= Stated problem =
Provide an exact reproduction of every entry.

= Excerpted records =

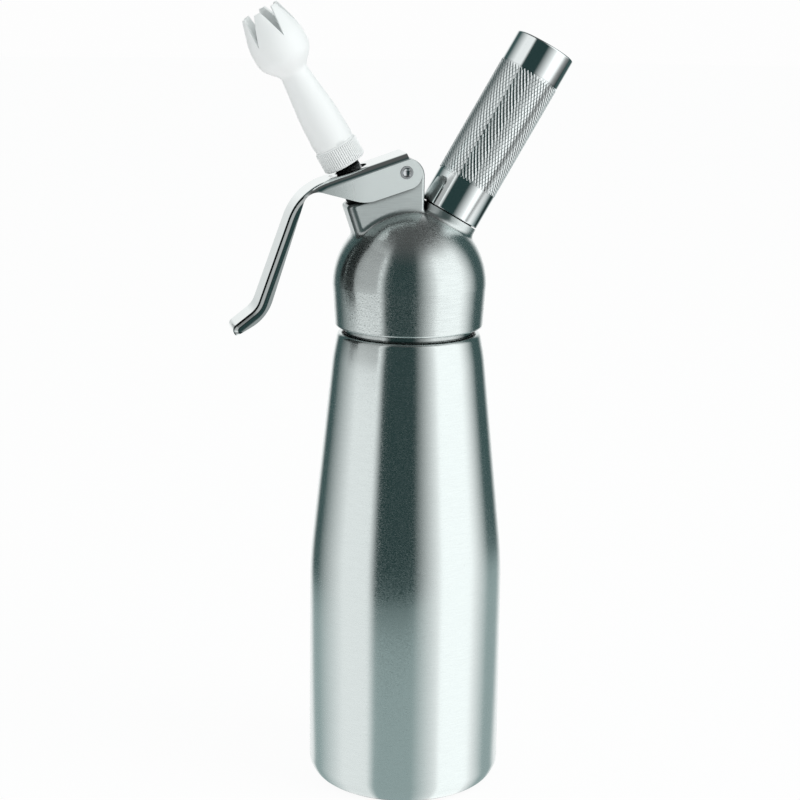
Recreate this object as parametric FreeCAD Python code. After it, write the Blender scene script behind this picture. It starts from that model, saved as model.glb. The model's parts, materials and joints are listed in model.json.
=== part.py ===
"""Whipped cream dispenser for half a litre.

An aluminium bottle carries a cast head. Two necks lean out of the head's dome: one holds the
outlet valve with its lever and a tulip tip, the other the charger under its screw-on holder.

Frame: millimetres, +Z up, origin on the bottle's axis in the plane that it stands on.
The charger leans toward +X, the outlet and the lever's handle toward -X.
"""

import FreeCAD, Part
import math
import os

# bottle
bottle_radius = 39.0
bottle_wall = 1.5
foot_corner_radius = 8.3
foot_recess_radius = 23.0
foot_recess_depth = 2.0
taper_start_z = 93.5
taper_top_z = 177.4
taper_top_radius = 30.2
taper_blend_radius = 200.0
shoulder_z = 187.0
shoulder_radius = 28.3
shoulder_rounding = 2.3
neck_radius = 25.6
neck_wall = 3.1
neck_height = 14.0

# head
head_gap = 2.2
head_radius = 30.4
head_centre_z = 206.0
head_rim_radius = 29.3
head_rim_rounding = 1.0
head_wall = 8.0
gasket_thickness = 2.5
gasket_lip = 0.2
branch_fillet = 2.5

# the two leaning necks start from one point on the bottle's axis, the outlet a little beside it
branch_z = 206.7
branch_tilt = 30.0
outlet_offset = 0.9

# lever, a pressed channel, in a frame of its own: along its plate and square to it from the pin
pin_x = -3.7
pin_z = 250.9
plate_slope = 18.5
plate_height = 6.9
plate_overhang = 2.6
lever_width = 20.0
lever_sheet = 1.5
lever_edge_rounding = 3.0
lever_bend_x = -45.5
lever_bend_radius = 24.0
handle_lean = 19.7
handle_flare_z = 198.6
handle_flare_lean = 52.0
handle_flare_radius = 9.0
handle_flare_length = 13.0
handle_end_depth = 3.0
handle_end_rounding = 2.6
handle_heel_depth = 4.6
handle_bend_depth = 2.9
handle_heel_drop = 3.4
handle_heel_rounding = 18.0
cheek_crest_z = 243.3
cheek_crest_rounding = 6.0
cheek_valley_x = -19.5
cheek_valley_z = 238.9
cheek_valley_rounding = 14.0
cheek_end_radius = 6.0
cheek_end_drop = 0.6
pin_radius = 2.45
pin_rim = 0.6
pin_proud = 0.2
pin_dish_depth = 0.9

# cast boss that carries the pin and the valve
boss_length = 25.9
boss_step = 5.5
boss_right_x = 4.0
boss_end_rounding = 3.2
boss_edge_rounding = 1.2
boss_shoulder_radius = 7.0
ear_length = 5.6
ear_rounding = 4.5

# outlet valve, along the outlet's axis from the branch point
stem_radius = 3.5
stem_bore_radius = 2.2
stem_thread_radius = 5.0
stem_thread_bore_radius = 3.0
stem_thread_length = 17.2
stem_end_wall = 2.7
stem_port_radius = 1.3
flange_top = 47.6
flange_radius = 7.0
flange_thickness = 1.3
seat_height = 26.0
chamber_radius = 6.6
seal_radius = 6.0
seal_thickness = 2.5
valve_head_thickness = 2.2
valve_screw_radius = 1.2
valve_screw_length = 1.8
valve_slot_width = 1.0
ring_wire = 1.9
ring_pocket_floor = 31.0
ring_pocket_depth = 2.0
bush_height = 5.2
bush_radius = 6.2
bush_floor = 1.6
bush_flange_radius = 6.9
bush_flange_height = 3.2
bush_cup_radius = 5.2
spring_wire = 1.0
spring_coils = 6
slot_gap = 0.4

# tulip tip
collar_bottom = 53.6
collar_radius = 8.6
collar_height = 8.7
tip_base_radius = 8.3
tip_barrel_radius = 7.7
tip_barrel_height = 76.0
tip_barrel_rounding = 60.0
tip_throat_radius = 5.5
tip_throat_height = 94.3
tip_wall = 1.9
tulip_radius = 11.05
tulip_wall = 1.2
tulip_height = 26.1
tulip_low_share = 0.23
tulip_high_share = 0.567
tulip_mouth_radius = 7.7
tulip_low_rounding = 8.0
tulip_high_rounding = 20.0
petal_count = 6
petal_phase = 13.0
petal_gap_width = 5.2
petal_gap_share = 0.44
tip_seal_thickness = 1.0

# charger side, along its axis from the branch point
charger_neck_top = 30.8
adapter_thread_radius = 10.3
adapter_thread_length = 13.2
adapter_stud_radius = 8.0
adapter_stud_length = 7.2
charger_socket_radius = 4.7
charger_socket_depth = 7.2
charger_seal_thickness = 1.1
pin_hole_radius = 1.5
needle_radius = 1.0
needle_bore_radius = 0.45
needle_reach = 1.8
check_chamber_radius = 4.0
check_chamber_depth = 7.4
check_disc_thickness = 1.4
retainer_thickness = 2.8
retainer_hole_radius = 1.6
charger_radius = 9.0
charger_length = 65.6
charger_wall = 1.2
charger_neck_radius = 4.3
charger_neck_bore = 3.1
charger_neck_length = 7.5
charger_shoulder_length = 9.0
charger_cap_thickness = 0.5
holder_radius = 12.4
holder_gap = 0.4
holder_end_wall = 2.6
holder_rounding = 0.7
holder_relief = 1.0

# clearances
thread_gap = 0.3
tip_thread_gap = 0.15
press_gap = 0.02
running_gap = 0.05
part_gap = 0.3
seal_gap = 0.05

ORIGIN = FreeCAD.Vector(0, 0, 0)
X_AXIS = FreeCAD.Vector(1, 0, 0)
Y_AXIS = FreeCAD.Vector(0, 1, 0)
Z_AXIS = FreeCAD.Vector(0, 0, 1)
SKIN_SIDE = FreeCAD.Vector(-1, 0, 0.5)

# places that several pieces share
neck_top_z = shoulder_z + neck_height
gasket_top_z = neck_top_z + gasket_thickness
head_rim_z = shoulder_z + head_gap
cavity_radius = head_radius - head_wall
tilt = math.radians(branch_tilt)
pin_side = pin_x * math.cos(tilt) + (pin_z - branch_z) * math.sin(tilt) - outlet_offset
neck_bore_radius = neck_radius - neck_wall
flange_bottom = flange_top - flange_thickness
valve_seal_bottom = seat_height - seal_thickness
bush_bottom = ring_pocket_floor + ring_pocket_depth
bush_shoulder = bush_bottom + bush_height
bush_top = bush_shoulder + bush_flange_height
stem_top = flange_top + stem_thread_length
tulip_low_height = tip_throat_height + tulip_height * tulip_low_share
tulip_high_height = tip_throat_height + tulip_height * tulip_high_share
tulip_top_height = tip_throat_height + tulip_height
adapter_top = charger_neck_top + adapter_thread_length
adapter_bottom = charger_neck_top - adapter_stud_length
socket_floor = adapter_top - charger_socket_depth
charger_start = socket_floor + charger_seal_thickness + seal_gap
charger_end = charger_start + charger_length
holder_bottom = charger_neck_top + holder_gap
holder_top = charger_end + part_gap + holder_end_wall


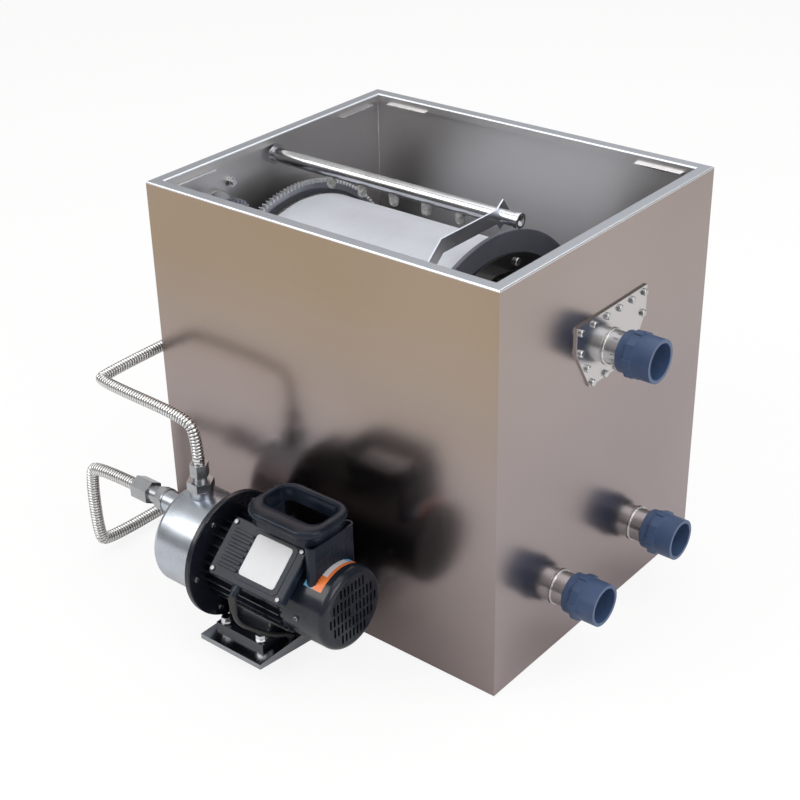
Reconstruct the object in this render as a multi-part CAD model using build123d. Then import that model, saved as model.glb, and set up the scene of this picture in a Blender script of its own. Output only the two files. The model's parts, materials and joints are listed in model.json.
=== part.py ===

= Exercise answer =
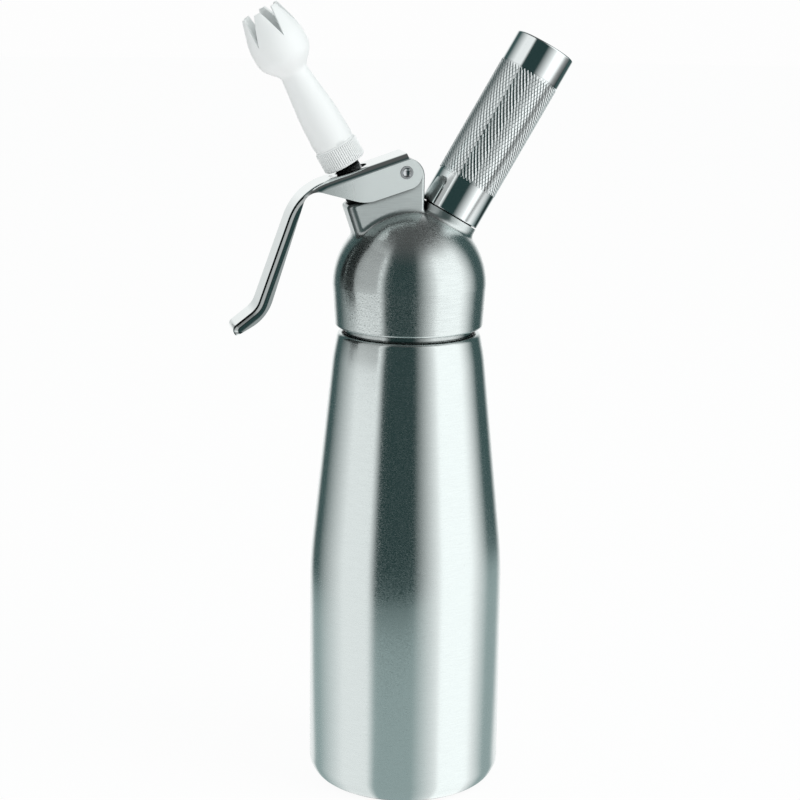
Recreate this object as parametric FreeCAD Python code. After it, write the Blender scene script behind this picture. It starts from that model, saved as model.glb. The model's parts, materials and joints are listed in model.json.
=== part.py ===
"""Whipped cream dispenser for half a litre.

An aluminium bottle carries a cast head. Two necks lean out of the head's dome: one holds the
outlet valve with its lever and a tulip tip, the other the charger under its screw-on holder.

Frame: millimetres, +Z up, origin on the bottle's axis in the plane that it stands on.
The charger leans toward +X, the outlet and the lever's handle toward -X.
"""

import FreeCAD, Part
import math
import os

# bottle
bottle_radius = 39.0
bottle_wall = 1.5
foot_corner_radius = 8.3
foot_recess_radius = 23.0
foot_recess_depth = 2.0
taper_start_z = 93.5
taper_top_z = 177.4
taper_top_radius = 30.2
taper_blend_radius = 200.0
shoulder_z = 187.0
shoulder_radius = 28.3
shoulder_rounding = 2.3
neck_radius = 25.6
neck_wall = 3.1
neck_height = 14.0

# head
head_gap = 2.2
head_radius = 30.4
head_centre_z = 206.0
head_rim_radius = 29.3
head_rim_rounding = 1.0
head_wall = 8.0
gasket_thickness = 2.5
gasket_lip = 0.2
branch_fillet = 2.5

# the two leaning necks start from one point on the bottle's axis, the outlet a little beside it
branch_z = 206.7
branch_tilt = 30.0
outlet_offset = 0.9

# lever, a pressed channel, in a frame of its own: along its plate and square to it from the pin
pin_x = -3.7
pin_z = 250.9
plate_slope = 18.5
plate_height = 6.9
plate_overhang = 2.6
lever_width = 20.0
lever_sheet = 1.5
lever_edge_rounding = 3.0
lever_bend_x = -45.5
lever_bend_radius = 24.0
handle_lean = 19.7
handle_flare_z = 198.6
handle_flare_lean = 52.0
handle_flare_radius = 9.0
handle_flare_length = 13.0
handle_end_depth = 3.0
handle_end_rounding = 2.6
handle_heel_depth = 4.6
handle_bend_depth = 2.9
handle_heel_drop = 3.4
handle_heel_rounding = 18.0
cheek_crest_z = 243.3
cheek_crest_rounding = 6.0
cheek_valley_x = -19.5
cheek_valley_z = 238.9
cheek_valley_rounding = 14.0
cheek_end_radius = 6.0
cheek_end_drop = 0.6
pin_radius = 2.45
pin_rim = 0.6
pin_proud = 0.2
pin_dish_depth = 0.9

# cast boss that carries the pin and the valve
boss_length = 25.9
boss_step = 5.5
boss_right_x = 4.0
boss_end_rounding = 3.2
boss_edge_rounding = 1.2
boss_shoulder_radius = 7.0
ear_length = 5.6
ear_rounding = 4.5

# outlet valve, along the outlet's axis from the branch point
stem_radius = 3.5
stem_bore_radius = 2.2
stem_thread_radius = 5.0
stem_thread_bore_radius = 3.0
stem_thread_length = 17.2
stem_end_wall = 2.7
stem_port_radius = 1.3
flange_top = 47.6
flange_radius = 7.0
flange_thickness = 1.3
seat_height = 26.0
chamber_radius = 6.6
seal_radius = 6.0
seal_thickness = 2.5
valve_head_thickness = 2.2
valve_screw_radius = 1.2
valve_screw_length = 1.8
valve_slot_width = 1.0
ring_wire = 1.9
ring_pocket_floor = 31.0
ring_pocket_depth = 2.0
bush_height = 5.2
bush_radius = 6.2
bush_floor = 1.6
bush_flange_radius = 6.9
bush_flange_height = 3.2
bush_cup_radius = 5.2
spring_wire = 1.0
spring_coils = 6
slot_gap = 0.4

# tulip tip
collar_bottom = 53.6
collar_radius = 8.6
collar_height = 8.7
tip_base_radius = 8.3
tip_barrel_radius = 7.7
tip_barrel_height = 76.0
tip_barrel_rounding = 60.0
tip_throat_radius = 5.5
tip_throat_height = 94.3
tip_wall = 1.9
tulip_radius = 11.05
tulip_wall = 1.2
tulip_height = 26.1
tulip_low_share = 0.23
tulip_high_share = 0.567
tulip_mouth_radius = 7.7
tulip_low_rounding = 8.0
tulip_high_rounding = 20.0
petal_count = 6
petal_phase = 13.0
petal_gap_width = 5.2
petal_gap_share = 0.44
tip_seal_thickness = 1.0

# charger side, along its axis from the branch point
charger_neck_top = 30.8
adapter_thread_radius = 10.3
adapter_thread_length = 13.2
adapter_stud_radius = 8.0
adapter_stud_length = 7.2
charger_socket_radius = 4.7
charger_socket_depth = 7.2
charger_seal_thickness = 1.1
pin_hole_radius = 1.5
needle_radius = 1.0
needle_bore_radius = 0.45
needle_reach = 1.8
check_chamber_radius = 4.0
check_chamber_depth = 7.4
check_disc_thickness = 1.4
retainer_thickness = 2.8
retainer_hole_radius = 1.6
charger_radius = 9.0
charger_length = 65.6
charger_wall = 1.2
charger_neck_radius = 4.3
charger_neck_bore = 3.1
charger_neck_length = 7.5
charger_shoulder_length = 9.0
charger_cap_thickness = 0.5
holder_radius = 12.4
holder_gap = 0.4
holder_end_wall = 2.6
holder_rounding = 0.7
holder_relief = 1.0

# clearances
thread_gap = 0.3
tip_thread_gap = 0.15
press_gap = 0.02
running_gap = 0.05
part_gap = 0.3
seal_gap = 0.05

ORIGIN = FreeCAD.Vector(0, 0, 0)
X_AXIS = FreeCAD.Vector(1, 0, 0)
Y_AXIS = FreeCAD.Vector(0, 1, 0)
Z_AXIS = FreeCAD.Vector(0, 0, 1)
SKIN_SIDE = FreeCAD.Vector(-1, 0, 0.5)

# places that several pieces share
neck_top_z = shoulder_z + neck_height
gasket_top_z = neck_top_z + gasket_thickness
head_rim_z = shoulder_z + head_gap
cavity_radius = head_radius - head_wall
tilt = math.radians(branch_tilt)
pin_side = pin_x * math.cos(tilt) + (pin_z - branch_z) * math.sin(tilt) - outlet_offset
neck_bore_radius = neck_radius - neck_wall
flange_bottom = flange_top - flange_thickness
valve_seal_bottom = seat_height - seal_thickness
bush_bottom = ring_pocket_floor + ring_pocket_depth
bush_shoulder = bush_bottom + bush_height
bush_top = bush_shoulder + bush_flange_height
stem_top = flange_top + stem_thread_length
tulip_low_height = tip_throat_height + tulip_height * tulip_low_share
tulip_high_height = tip_throat_height + tulip_height * tulip_high_share
tulip_top_height = tip_throat_height + tulip_height
adapter_top = charger_neck_top + adapter_thread_length
adapter_bottom = charger_neck_top - adapter_stud_length
socket_floor = adapter_top - charger_socket_depth
charger_start = socket_floor + charger_seal_thickness + seal_gap
charger_end = charger_start + charger_length
holder_bottom = charger_neck_top + holder_gap
holder_top = charger_end + part_gap + holder_end_wall


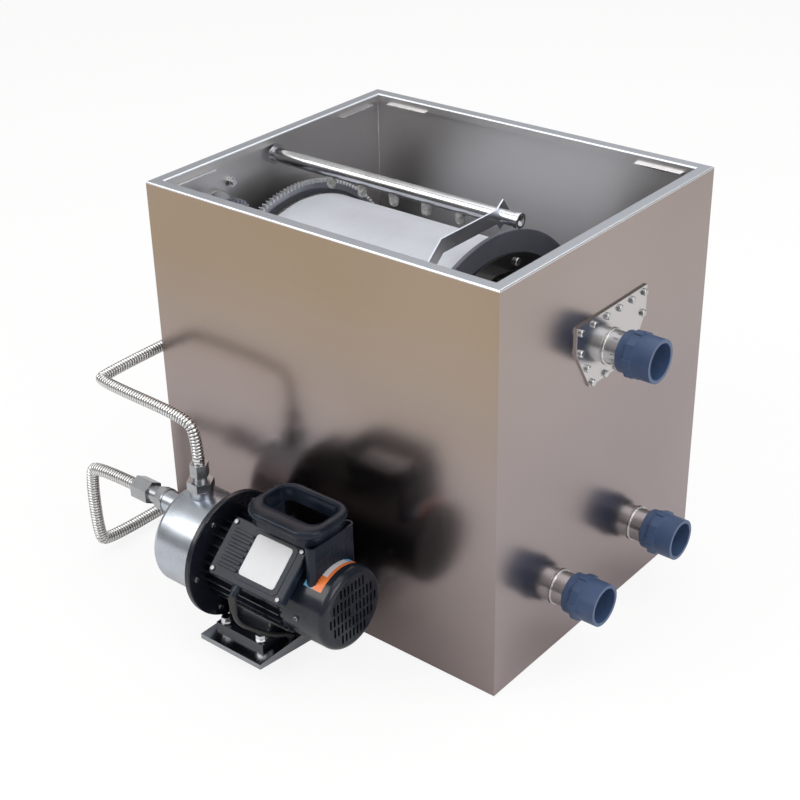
Reconstruct the object in this render as a multi-part CAD model using build123d. Then import that model, saved as model.glb, and set up the scene of this picture in a Blender script of its own. Output only the two files. The model's parts, materials and joints are listed in model.json.
=== part.py ===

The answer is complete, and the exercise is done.